West of the Urals, in the autonomous region of Nenetsia, attempts are made to enforce the laws, but even there, the rapid growth of industry has taken on uncontrollable characteristics. A new oil pipeline that cuts through the reindeer areas is being planned there.
      A representative of the local reindeer-herding association says that there have been discussions about the routing of the pipeline. “However, it is difficult to see who will ultimately decide on the routing”, says Ignati Vilko. “We will be pushed aside. We will move our reindeer out of the way of other industry, but soon there will be no land where to go.”
University of Oulu researcher Tuula Tuisku has been collecting information since the 1990s both in the villages of Nenetsia and on the tundra. She has seen how the number of reindeer has grown, how the grazing areas have shrunk in places, and their condition declined. “The Nenets have been deprived of the tundra both physically and spiritually.”
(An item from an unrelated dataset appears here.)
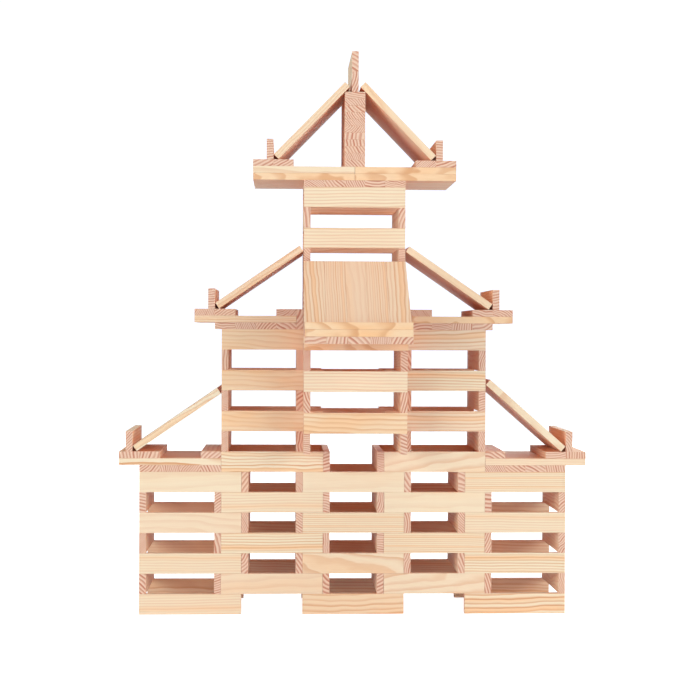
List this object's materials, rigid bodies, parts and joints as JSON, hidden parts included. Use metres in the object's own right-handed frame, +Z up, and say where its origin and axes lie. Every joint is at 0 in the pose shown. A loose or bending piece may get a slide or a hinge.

      Tuisku says that people in Nenetsia have now learned to sit at negotiating tables. However, reindeer herders do not have confidence in agreements made with oil companies. Timely information is not provided. Another problem is in the different negotiating methods and the differing views of the two sides on who has the right to the tundra.
      The oil companies do not put enough funds back into the areas. Those who live on the tundra feel that the companies get the money, but the residents get only a polluted environment.
      Nevertheless, Tuisku says that the social programmes have developed in a positive direction.